Malgré certaines avancées, le Canada est susceptible de ne pas atteindre ses objectifs de réduction des émissions d’ici 2030. Les politiques actuelles, même si elles sont resserrées, pourraient s’avérer insuffisantes pour atteindre le seuil minimal de réduction des émissions, soit 40 % par rapport aux niveaux de 2005.  De plus, même si l’engagement du Canada représente une étape importante dans le chemin vers une économie carboneutre, il est crucial pour les acteurs des secteurs visés de se tenir au courant de ce que fait le gouvernement à ce titre, notamment les mesures législatives qu’il prend, ses réponses à divers enjeux juridiques et les initiatives qu’il met en place pour atteindre les cibles de 2030.

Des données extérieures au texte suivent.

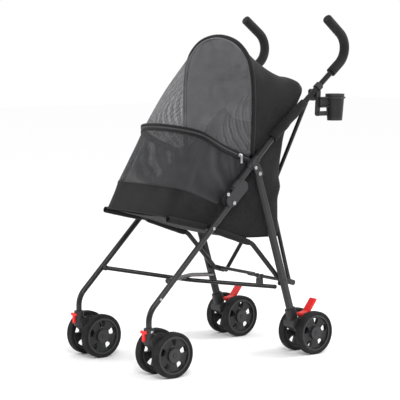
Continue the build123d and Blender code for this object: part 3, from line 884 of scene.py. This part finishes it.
# ---------------------------------------------------------------- stage
def make_stage():
    """Pale floor, white world and soft lights."""
    reach = 14.0
    material = bpy.data.materials.new("pale_floor")
    material.use_nodes = True
    shader = next(n for n in material.node_tree.nodes if n.type == "BSDF_PRINCIPLED")
    shader.inputs["Base Color"].default_value = (0.98, 0.98, 0.98, 1)
    shader.inputs["Roughness"].default_value = 0.95
    shader.inputs["Specular IOR Level"].default_value = 0.0
    corners = [(-reach, -reach, 0), (reach, -reach, 0), (reach, reach, 0), (-reach, reach, 0)]
    floor = new_mesh("floor", corners, [(0, 1, 2, 3)], material)
    world = bpy.data.worlds.new("studio")
    bpy.context.scene.world = world
    world.use_nodes = True
    background = next(n for n in world.node_tree.nodes if n.type == "BACKGROUND")
    background.inputs["Color"].default_value = (1, 1, 1, 1)
    background.inputs["Strength"].default_value = 1.0
    for name, place, power, spread in (
        ("key", (2.4, -1.6, 2.4), 45, 0.9),
        ("fill", (-1.6, -2.6, 1.6), 20, 1.4),
        ("back", (1.0, 2.4, 2.2), 40, 0.9),
    ):
        light = bpy.data.lights.new(name, "AREA")
        light.energy = power
        light.size = spread
        obj = bpy.data.objects.new(name, light)
        obj.location = place
        aim = Vector((0, 0, 0.5)) - Vector(place)
        obj.rotation_euler = aim.to_track_quat("-Z", "Y").to_euler()
        bpy.context.collection.objects.link(obj)
    bpy.context.scene.view_settings.view_transform = "Standard"


def make_camera():
    """Camera at the front left, a long lens from about 4.4 m."""
    camera = bpy.data.cameras.new("camera")
    camera.sensor_width = 36.0
    camera.lens = 136.5
    camera.clip_end = 50.0
    obj = bpy.data.objects.new("camera", camera)
    obj.location = P(3425.8, -2929.5, 911.6)
    heading = math.radians(52.05)
    dip = math.radians(6.08)
    look = Vector((-math.sin(heading) * math.cos(dip), math.cos(heading) * math.cos(dip), -math.sin(dip)))
    obj.rotation_euler = look.to_track_quat("-Z", "Y").to_euler()
    bpy.context.collection.objects.link(obj)
    bpy.context.scene.camera = obj


make_stage()
make_camera()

Les projets de Règlement sur l’électricité propre et de plafonnement des émissions du secteur pétrolier et gazier marquent un virage important dans la politique énergétique du Canada, qui touchera les entreprises à l’échelle mondiale. Pour atteindre les cibles de réduction des émissions établies, assurer la sécurité énergétique et favoriser la croissance économique, il est important de mettre en place des politiques claires, des mesures incitatives et des cadres réglementaires précis. Compte tenu des décisions d’investissement qu’il reste à prendre, des obstacles réglementaires à surmonter et des travaux de construction à entreprendre, l’échéance de 2030 arrive à grands pas. Si les intentions du gouvernement fédéral demeurent les mêmes, il sera crucial pour les entreprises de mettre la dernière main à leur approche rapidement afin de ne pas prendre de retard.